Arjun and Spencer started calibrating Distance under different weather conditions, background noise volumes, screen orientations... you name it, they tested it (and ran linear regressions on their data, and...) It was their first experience debugging, but they were soon making suggestions like "can we run an initial period of noise detection and then compress the frequency range of the maximum length sequence to avoid it?" Last I saw, they were trying to get in contact with the original developer.
April-Hope and Will took the Measure activity and started filming and narrating experiments using it in order to create a video library to introduce kids to the scientific method. By Friday morning they were working on multilingual subtitles. The amount of cultural sensitivity that's gone into their project is - well... they re-shot and re-edited entire scenes to remove the thumbs-up gesture (obscene in some countries) and came to us on the last morning concerned that students from some conservative-dress countries might be uncomfortable seeing some young women in sleeveless shirts that walked across the background of the film at one point. (We told them to make a note of it on their wiki page but not to worry too much about it.)
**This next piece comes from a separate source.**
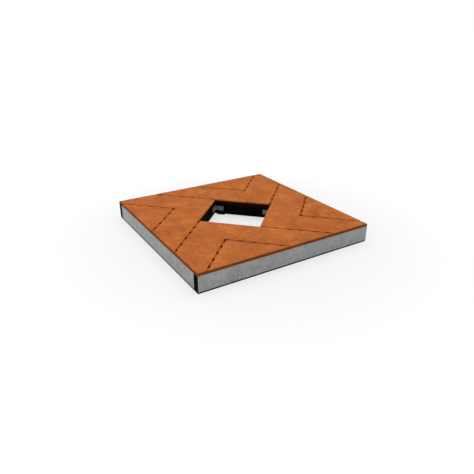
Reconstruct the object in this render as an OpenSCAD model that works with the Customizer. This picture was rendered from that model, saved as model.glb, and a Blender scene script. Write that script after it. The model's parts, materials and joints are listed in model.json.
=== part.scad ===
// Square tree grate: eight lift-out cover plates in a pinwheel of chevrons and
// triangles, on a channel frame with a reciprocal ring of beams round the tree.
// Origin: centre of the footprint, on the ground. +Z is up, the sides face X and Y.

/* [Overall] */
// Outside length of each side of the square
side = 1500; // [1200:10:1800]
// Clear width of the square tree opening, between opposite plate edges
opening_w = 500; // [420:4:560]
// Height of the rubber strips and pads on the ground
ground_pad_h = 12; // [8:1:20]

/* [Channels] */
// Height of the rolled channel used for rails and main beams
channel_h = 120; // [100:1:140]
// Width of the channel flanges
channel_b = 55; // [45:1:65]
// Thickness of the channel web
web_t = 7; // [5:0.5:9]
// Thickness of the channel flanges
flange_t = 9; // [7:0.5:11]
// Radius where web and flange meet
root_r = 9; // [5:0.5:11]
// Rounding of the flange tips on the inside
toe_r = 4.5; // [2:0.5:6]

/* [Cover plates] */
// Thickness of the cover plates
plate_t = 12; // [8:1:16]
// Width of the open joint between neighbouring plates
joint_gap = 16; // [8:0.5:20]
// Width of the turned-down lip along the outer edges
lip_w = 10; // [6:1:14]
// Height left between the lip and the rail
lip_clear = 0.4; // [0.3:0.1:1]

/* [Joint spacers] */
// Distance between the spacers along a joint
spacer_pitch = 100; // [80:5:120]
// Length of each spacer block
spacer_l = 60; // [40:1:70]
// Depth of the spacer tops below the walking surface
spacer_drop = 2; // [1:0.5:4]
// Running clearance between a spacer and the next plate
spacer_clear = 1; // [0.5:0.1:1.5]
// Distance from the rim to the inner end of the outermost spacer in a main joint
main_spacer_end = 26; // [20:1:60]
// Distance from the rim to the inner end of the outermost spacer in a triangle's joint
leg_spacer_end = 52; // [20:1:60]
// Distance of the spacers' cut ends behind the rim
spacer_edge = 2; // [1:0.5:8]

/* [Sub-frame] */
// Clear width of the beam ring round the tree
ring_w = 520; // [510:2:600]
// Leg of the ledge angle bolted along each main joint
ledge_a = 60; // [50:1:70]
// Thickness of the ledge angle
ledge_t = 6; // [5:0.5:8]
// Width of the rectangular tube bearers under the triangle joints
bearer_w = 100; // [80:1:120]
// Height of the tube bearers
bearer_h = 50; // [40:1:60]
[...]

If you're in the Chicago area, come to the first OLPC Chicago meetup next week on Jan. 22 (it's at Google Chicago) and you'll get to meet them and see their projects. Some might be doing research on OLPC full-time this summer, which excites me to no end - if they can get this far in a week working part-time, what more if they had three months?
Another happy thing: IMSA finally has a FIRST team, started after two years of lobbying by Jim Gerry and two IMSA '06ers (now alumni). They swept their regional rookie awards last year and hope to go to Nationals this time. However, they can't get enough workshop time; the only place they can use tools is manned only intermittently during class hours, meaning fabrication is tough.
However, I heard epic tales of the entire team living in the closest teammate's garage (some students live up to 5 hours away from campus) for the final weekend during record-setting cold Chicago temperatures, blowing breakers with space heaters and power tools up until the final moments. So the hacker spirit's alive and kicking there too. The future looks bright.